People with pension plans are required to withdraw a certain amount every year. Since most plans are currently seeing negative returns, it seems cruel to tell these people to reduce even further the capital on which they are supposed to build their own future.
There is the issue of drug prices and also the issue of isolation.
Nowadays, everyone recognizes that going online at anything but high speeds is a bit like riding a bicycle on the highway. We all recognize that high-speed Internet has become an essential service. In the past, when we talked about an essential service, we would say that something is essential if everyone needs to have it. When the power goes out, everyone agrees that that is a problem. No one would accept that a community should be deprived of something essential like electricity. Running water is an essential service, and we keep insisting and telling the government that it must ensure that all indigenous communities have access to it.
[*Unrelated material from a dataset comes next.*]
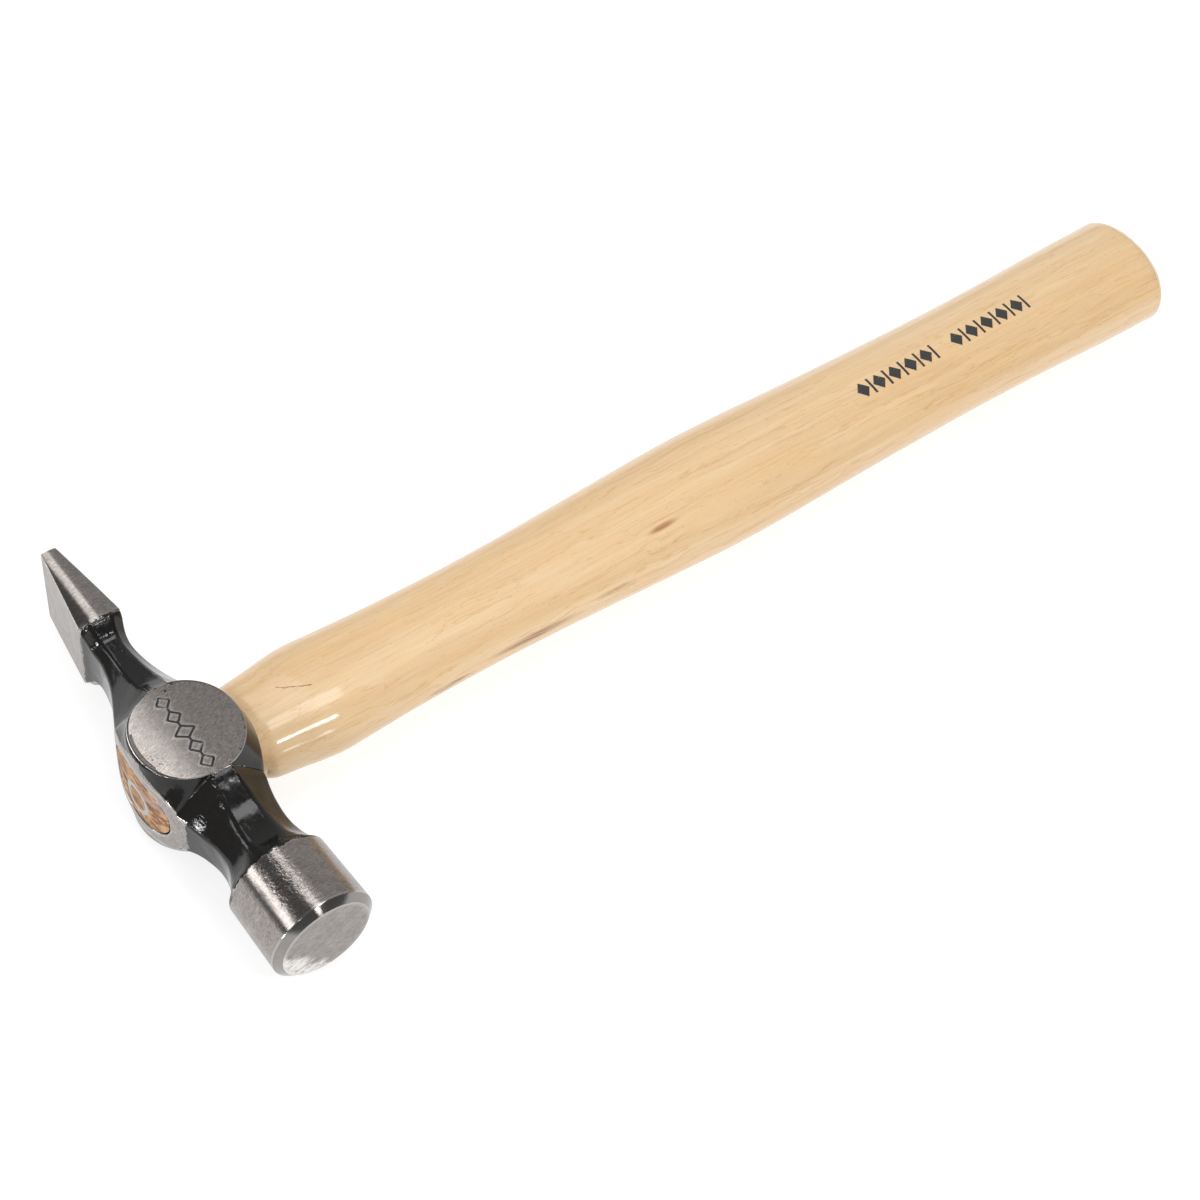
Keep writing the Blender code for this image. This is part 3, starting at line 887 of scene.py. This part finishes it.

Telephones are also widely considered to be essential. Today, high-speed Internet falls in that same category. Seniors, who are often isolated, need it at least as much as everyone else. In our measures, we are calling for high-speed Internet to be deemed an essential service and for the isolation of seniors to be broken.
Speaking of isolation, I want to come back to the main measure, which concerns the old age pension. One hundred and ten dollars a month is not a lot, but for everyone who gets it, particularly in the regions of Quebec, it supports purchasing power that is used immediately and spent in the community. Lord knows that seniors are not able to set any money aside given what they receive from the government.
It supports the regional economy. It is a way of addressing the isolation felt not only by seniors, but by people in every region right now, as we all well know.
Of course, we might ask whether these measures, or this measure in particular, are not too expensive. I will provide a few numbers. All the measures the government has taken to release cash total roughly $270 billion. The government's direct spending to support the economy is somewhere around $107 billion. An annual increase in the old age pension for all seniors over 65 in Canada would cost $4 billion. If we make this a temporary measure, like the other measures, we are talking about $1 billion.
One billion dollars is not nothing. No one is saying that it is not a lot of money, but we have to compare that to the $250 billion in released cash flow so far. That $250 billion went everywhere except to seniors.
The government cannot even tell us what it will cost to pay for the measures it has announced. To say that the measures it has brought in are insignificant would seem ungrateful, but that is a drop in the bucket. Twenty-five dollars a month per senior in a couple—frankly, I am not sure that would even cover the change in the price of vegetables. We need to do better and we need to do more.
I invite the government to provide funding for this measure by following the suggestions made by our NDP colleagues. If the government would do something to stop corporations, and particularly the banks, from engaging in tax avoidance, my goodness, it would be able to fund this measure several times over. It might even be able to fund all the measures.
People say that tax avoidance is not illegal, but that does not mean it is not immoral. Tax avoidance costs the Canadian government billions of dollars, and that money could be used to support this critical effort for seniors.
This morning I wanted to talk a bit about science and research—which does not happen very often—but I ran out of time. It was brought to my attention in recent days that every year, in the month of March, there is a deadline for something called the competitions. It is not a lottery; it is more like submissions. Research centres submit projects, certain applications are accepted, and funding is distributed among the recipients in all regions of Canada and Quebec.
Last month the competitions were simply postponed or cancelled, and this was a serious blow for the research community. In addition, research centres are not eligible for either the Canada emergency response benefit, which people cannot access, or the wage subsidy, because in some cases, these are considered to be public organizations. Research and science, which will be so crucial, are therefore being overlooked to some degree. Targeted support must be provided to innovative companies.
I will always come back to these themes, time and time again. Considering all the measures implemented to support the economy and the purchasing power of Canadians and Quebeckers, it is hard to understand why the government did not choose to specifically help the most fragile and most vulnerable among us in terms of both health and finances, in other words, our seniors.
I therefore call on the government and all parliamentarians to be particularly sensitive to seniors, because we in the Bloc Québécois will not back down on such an important issue.